- **Aim of the exercise**
Copy all the material below, exactly as it stands.

# Start of Recorded information

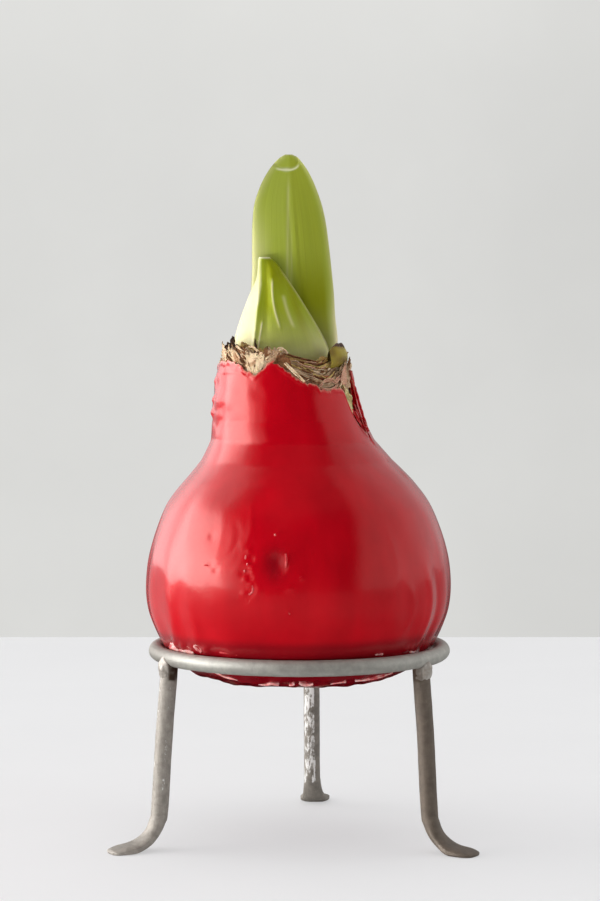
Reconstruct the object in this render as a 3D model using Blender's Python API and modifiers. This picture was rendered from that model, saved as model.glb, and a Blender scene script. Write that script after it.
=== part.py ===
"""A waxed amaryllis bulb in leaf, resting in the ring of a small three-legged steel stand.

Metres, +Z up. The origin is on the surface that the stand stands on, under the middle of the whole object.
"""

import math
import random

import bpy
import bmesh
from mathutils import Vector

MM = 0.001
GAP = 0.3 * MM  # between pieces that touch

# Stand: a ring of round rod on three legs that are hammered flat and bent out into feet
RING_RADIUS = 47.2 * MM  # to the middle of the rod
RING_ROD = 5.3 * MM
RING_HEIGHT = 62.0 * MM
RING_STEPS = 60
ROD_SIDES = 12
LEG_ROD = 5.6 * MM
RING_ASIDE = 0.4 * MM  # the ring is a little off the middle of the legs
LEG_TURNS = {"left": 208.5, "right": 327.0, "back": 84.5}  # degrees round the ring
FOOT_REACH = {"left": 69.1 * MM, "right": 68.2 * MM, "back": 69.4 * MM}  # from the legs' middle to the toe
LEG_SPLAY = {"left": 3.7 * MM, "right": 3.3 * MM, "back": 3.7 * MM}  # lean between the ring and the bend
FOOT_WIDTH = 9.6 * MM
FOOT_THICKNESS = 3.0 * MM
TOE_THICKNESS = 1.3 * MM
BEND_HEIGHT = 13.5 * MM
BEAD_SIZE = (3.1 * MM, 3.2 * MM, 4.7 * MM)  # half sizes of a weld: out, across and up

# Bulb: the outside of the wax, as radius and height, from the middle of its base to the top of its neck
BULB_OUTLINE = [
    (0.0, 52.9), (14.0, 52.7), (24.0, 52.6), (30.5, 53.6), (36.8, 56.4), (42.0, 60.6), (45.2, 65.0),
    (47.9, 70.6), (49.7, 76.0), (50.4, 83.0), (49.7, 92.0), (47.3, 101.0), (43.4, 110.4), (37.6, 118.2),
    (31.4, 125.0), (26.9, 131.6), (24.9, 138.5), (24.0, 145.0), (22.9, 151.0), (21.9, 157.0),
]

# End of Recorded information

- **Final result**
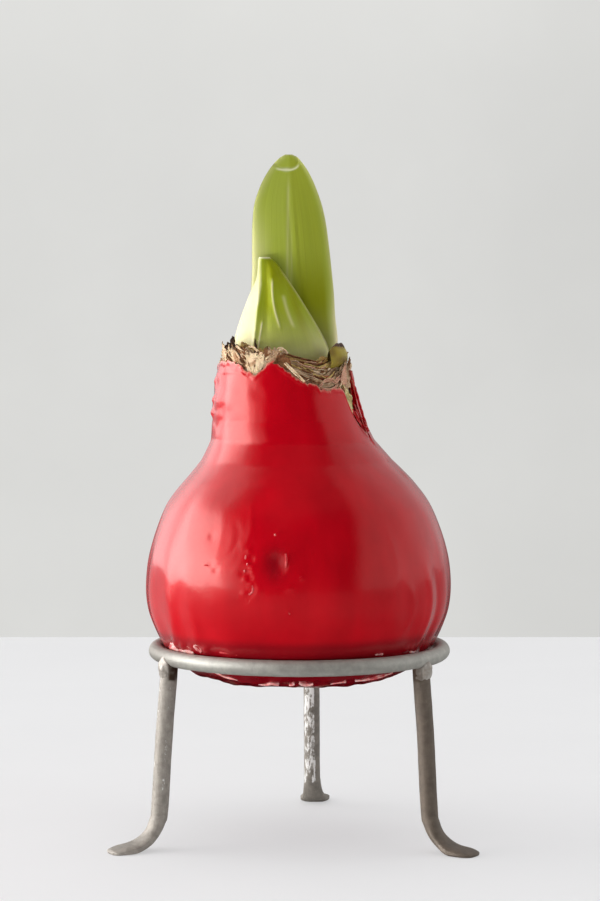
Reconstruct the object in this render as a 3D model using Blender's Python API and modifiers. This picture was rendered from that model, saved as model.glb, and a Blender scene script. Write that script after it.
=== part.py ===
"""A waxed amaryllis bulb in leaf, resting in the ring of a small three-legged steel stand.

Metres, +Z up. The origin is on the surface that the stand stands on, under the middle of the whole object.
"""

import math
import random

import bpy
import bmesh
from mathutils import Vector

MM = 0.001
GAP = 0.3 * MM  # between pieces that touch

# Stand: a ring of round rod on three legs that are hammered flat and bent out into feet
RING_RADIUS = 47.2 * MM  # to the middle of the rod
RING_ROD = 5.3 * MM
RING_HEIGHT = 62.0 * MM
RING_STEPS = 60
ROD_SIDES = 12
LEG_ROD = 5.6 * MM
RING_ASIDE = 0.4 * MM  # the ring is a little off the middle of the legs
LEG_TURNS = {"left": 208.5, "right": 327.0, "back": 84.5}  # degrees round the ring
FOOT_REACH = {"left": 69.1 * MM, "right": 68.2 * MM, "back": 69.4 * MM}  # from the legs' middle to the toe
LEG_SPLAY = {"left": 3.7 * MM, "right": 3.3 * MM, "back": 3.7 * MM}  # lean between the ring and the bend
FOOT_WIDTH = 9.6 * MM
FOOT_THICKNESS = 3.0 * MM
TOE_THICKNESS = 1.3 * MM
BEND_HEIGHT = 13.5 * MM
BEAD_SIZE = (3.1 * MM, 3.2 * MM, 4.7 * MM)  # half sizes of a weld: out, across and up

# Bulb: the outside of the wax, as radius and height, from the middle of its base to the top of its neck
BULB_OUTLINE = [
    (0.0, 52.9), (14.0, 52.7), (24.0, 52.6), (30.5, 53.6), (36.8, 56.4), (42.0, 60.6), (45.2, 65.0),
    (47.9, 70.6), (49.7, 76.0), (50.4, 83.0), (49.7, 92.0), (47.3, 101.0), (43.4, 110.4), (37.6, 118.2),
    (31.4, 125.0), (26.9, 131.6), (24.9, 138.5), (24.0, 145.0), (22.9, 151.0), (21.9, 157.0),
]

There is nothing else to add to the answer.